See Gambrel, 25 F.4th at 399. We will discuss each part in turn.
- Constitutional Violation
The Fourth Amendment protects “the right of the people to be secure in their
persons . . . against unreasonable . . . seizures[.]” U.S. Const. amend IV. All agree that Huber’s
“application of force” (shooting Williams) qualified as a “seizure.” Torres v. Madrid, 592 U.S.
306, 318 (2021). This case thus turns on whether this force was “unreasonable.” See Barnes v.
Felix, 605 U.S. 73, 78‒79 (2025). To decide on the reasonableness of force, the Supreme Court
No. 25-3304 Williams v. City of Canton, et al. Page 9
has balanced an officer’s reasons for using the force against a suspect’s interest in avoiding it.
See Chaney-Snell v. Young, 98 F.4th 699, 715–16 (6th Cir. 2024) (citing Graham v. Connor, 490
U.S. 386, 396 (1989); Tennessee v. Garner, 471 U.S. 1, 7–8 (1985)). When undertaking this
balancing, courts must consider all the facts from a reasonable officer’s objective perspective.
See Barnes, 605 U.S. at 79‒80. Courts should also recognize that the police often must “make
split-second judgments” in dangerous situations, so they should avoid judging police conduct
with “the 20/20 vision of hindsight.” Plumhoff, 572 U.S. at 775 (quoting Graham, 490 U.S. at
396–97).
This balancing approach continues to apply when an officer uses the type of “deadly
force” that can kill a suspect. Garner, 471 U.S. at 9. Because a suspect has a “fundamental
interest in his own life,” the Supreme Court has held that the police may use this force only when
an officer has “probable cause to believe that the suspect poses a threat of serious physical harm,
either to the officer or to others[.]” Id. at 9, 11; see Baker v. City of Trenton, 936 F.3d 523, 533
(6th Cir. 2019). Any number of “factbound” situations can create the required probable cause.
Scott, 550 U.S. at 383. If, for example, a suspect takes officers on a dangerous high-speed chase
that risks the lives of others on the road, officers can shoot the suspect to end the chase. See
Plumhoff, 572 U.S. at 776–77. And if a suspect who has resisted arrest leads the police to
reasonably fear that he “might fire a gun at them,” the officers can shoot the suspect to eliminate
this threat. Gambrel, 25 F.4th at 405; see Presnall v. Huey, 657 F. App’x 508, 512 (6th Cir.
2016).
Here, though, when we interpret the evidence in the light most favorable to Williams’s
wife, Huber lacked probable cause to believe that Williams “pose[d] a threat of serious physical
harm” to him. Garner, 471 U.S. at 11. To start, the facts that Huber reasonably should have
known before opening fire suggested a strong likelihood of celebratory gunfire and so undercut
any claim that Williams posed a threat to him.
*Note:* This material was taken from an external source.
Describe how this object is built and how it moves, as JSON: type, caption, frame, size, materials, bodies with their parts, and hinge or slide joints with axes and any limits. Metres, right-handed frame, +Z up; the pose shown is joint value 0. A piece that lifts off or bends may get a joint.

See Barnes, 605 U.S. at 80. True, Huber had
heard many gunshots seemingly from a rifle before he arrived at the Williams home. Yet it was
shortly after midnight on New Year’s Day. When interpreting the facts in the light most
favorable to Williams’s wife, Huber reasonably should have known that celebratory gunfire was
common in Canton at this time. And nothing at the scene would have eliminated that belief.
No. 25-3304 Williams v. City of Canton, et al. Page 10
When he got there, Huber saw a man casually walk inside the home from a patio and put a rifle
down. Things were calm. Apart from the gunshots, Huber saw no evidence of violence or
criminal activity. Nobody had called 911 to report a shooting or ask for police. Nobody was
screaming. And the man did not threaten Huber or try to evade him. See Graham, 490 U.S. at
396. These facts “inform the reasonableness” of Huber’s actions when he heard Williams begin
to fire his rifle again. Barnes, 605 U.S. at 80‒81.
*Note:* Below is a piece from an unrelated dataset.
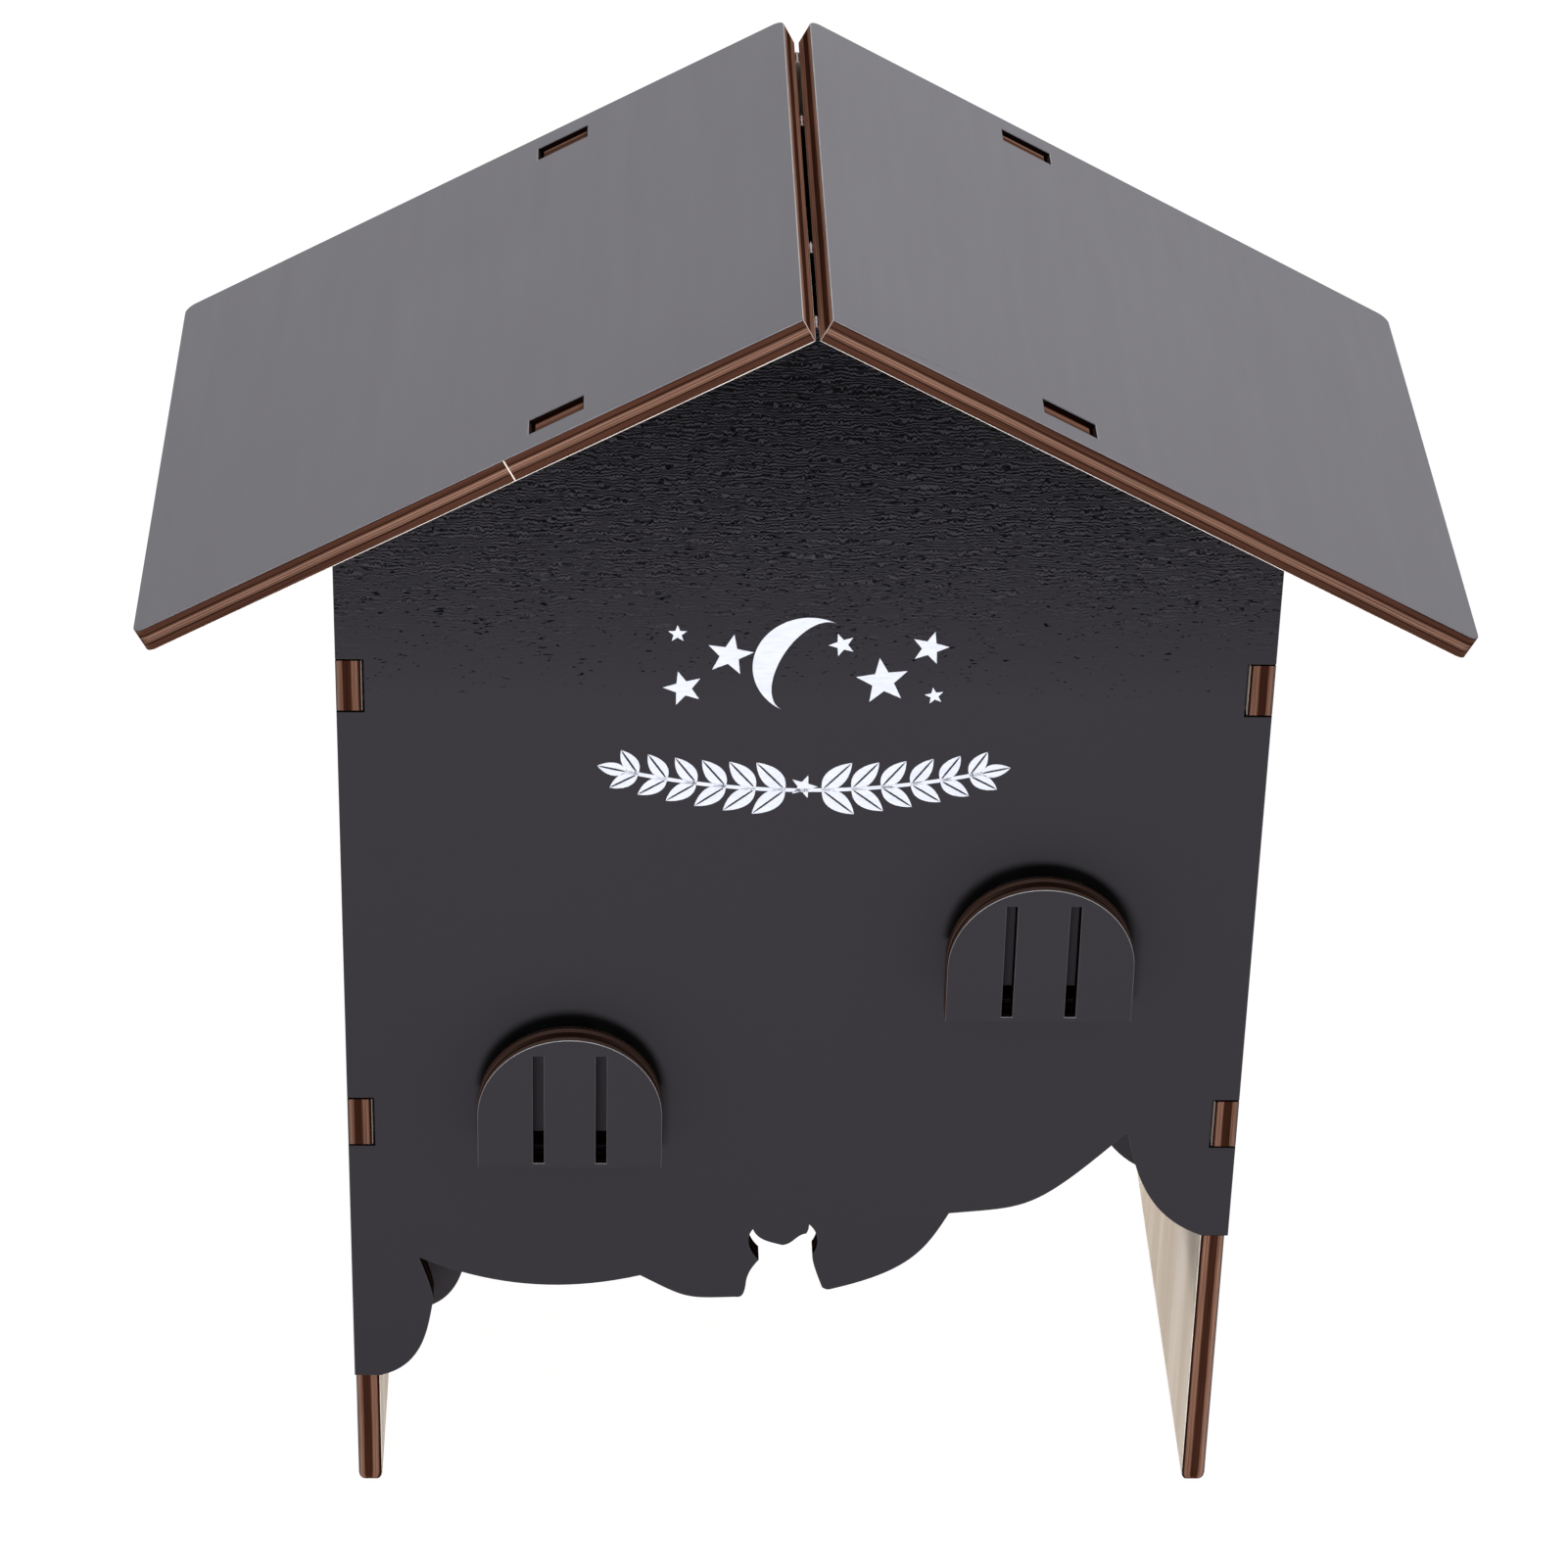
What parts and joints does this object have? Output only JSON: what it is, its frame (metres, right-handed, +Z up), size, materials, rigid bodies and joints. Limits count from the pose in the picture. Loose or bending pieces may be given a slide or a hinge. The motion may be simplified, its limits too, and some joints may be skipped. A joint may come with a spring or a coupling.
{
  "type": "bat box",
  "caption": "Slot-together plywood bat house on side-panel legs, with roost chambers open below, a gabled two-board roof, arched window plates and a scalloped lower edge.",
  "frame": {"origin": "on the ground, under the middle of the whole box's bounding box", "axes": "+Z up, -Y towards the front with the windows, +X to the right seen from the front"},
  "size_m": [0.2552, 0.142, 0.281],
  "materials": {
    "painted_ply": "charcoal matt paint on the faces, bare three-ply at the cut edges and on the inner faces",
    "partition_ply": "charcoal matt paint on three-ply, bare at the cut edges",
    "roof_ply": "smooth charcoal satin paint on top, bare three-ply at the cut edges",
    "window_ply": "charcoal matt paint, bare three-ply at the cut edges",
    "white_print": "flat white print on the front panel, made in the visual model only"
  },
  "bodies": {
    "root": {"front_panel": "painted_ply", "back_panel": "painted_ply", "front_partition": "partition_ply", "back_partition": "partition_ply", "left_side_panel": "painted_ply", "right_side_panel": "painted_ply", "left_roof_panel": "roof_ply", "right_roof_panel": "roof_ply", "left_window_plate": "window_ply", "right_window_plate": "window_ply", "left_window_spacer": "window_ply", "right_window_spacer": "window_ply"}
  },
  "joints": []
}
Next, Williams’s conduct “at the precise time” that Huber shot him would have further
undercut any need for immediate deadly force. Id. at 80. At that point, Huber certainly had
probable cause to believe that Williams was committing a crime (indeed, many crimes) by
discharging a firearm within city limits. See Canton City Ordinance § 549.03. These crimes
likely would have allowed Huber to arrest Williams and use the force necessary to carry out the
arrest. See Atwater v. City of Lago Vista, 532 U.S. 318, 323 (2001); Graham, 490 U.S. at 396.
Still, Canton’s city council has classified this offense as a mere misdemeanor. See Canton City
Ordinance § 549.03; see also Eastep v. City of Nashville, 156 F.4th 819, 829 (6th Cir. 2025).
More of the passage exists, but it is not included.